João: J’avais pas mal d’attentes, surtout au Cap Vert, et je pense que c’est jamais bien d’avoir des attentes trop grandes. Après tu es un peu déçu. Le concert n’a pas été une déception mais tous nos morceaux n’arrivent pas jusqu’au Cap Vert, seulement les singles, les morceaux principaux. En fait, on espérait que les gens réagissent un petit peu plus. Mais c’était un bon concert quand même. Il y avait comme 50.000 personnes devant nous. C’était vraiment cool. Simplement dans ma tête, j’imaginais autre chose…
Rui: Un autre film…
João: Genre la scène finale du Seigneur des Anneaux où les orques luttent contre je ne sais qui…les elfes… un truc du genre… Ils leur lancent de l’huile et tout…
Aujourd’hui vous participez à la Queima das Fitas de Evora. C’est important pour vous de revenir au Portugal ?
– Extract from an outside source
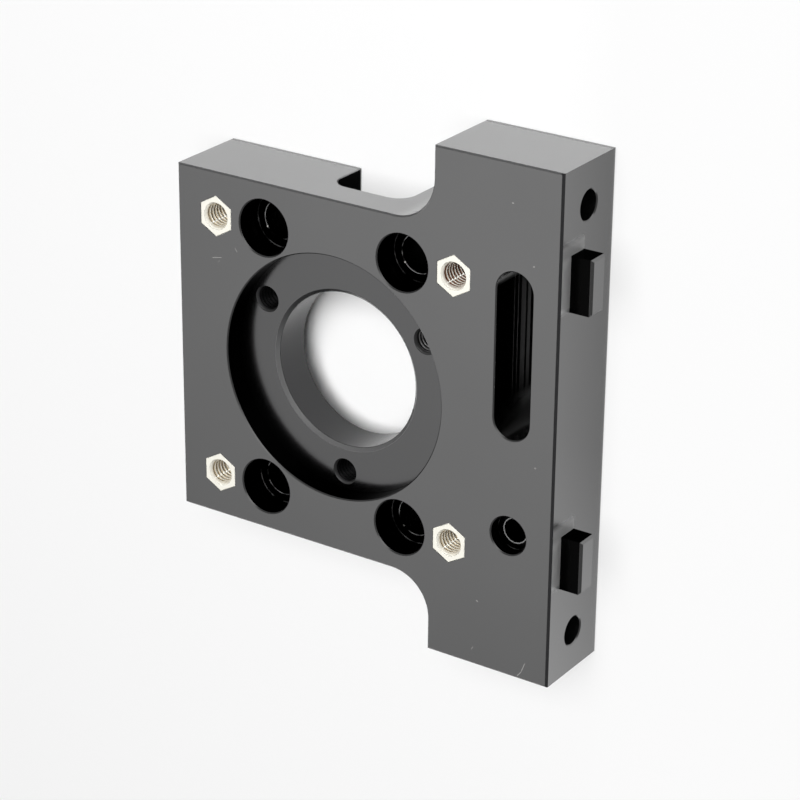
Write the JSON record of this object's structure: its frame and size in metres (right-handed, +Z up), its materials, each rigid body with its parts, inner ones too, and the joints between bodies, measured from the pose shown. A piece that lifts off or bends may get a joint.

Rui: Oui. Là on revient d’Ibiza. Ibiza par rapport à Évora, c’est un chouia différent ! Mais c’est toujours bon de jouer chez soi parce que c’est une expérience complétement différente. À l’étranger, tu es nouveau. Surtout quand tu joues dans des endroits où t’es jamais allé. Hier à Ibiza on a senti qu’on faisait découvrir à des gens ce qu’était Buraka – ce qui est bon aussi. Mais ça n’a rien à voir avec Évora où, avec un peu de chance, la moitié du public sera déjà en train de chanter tes singles.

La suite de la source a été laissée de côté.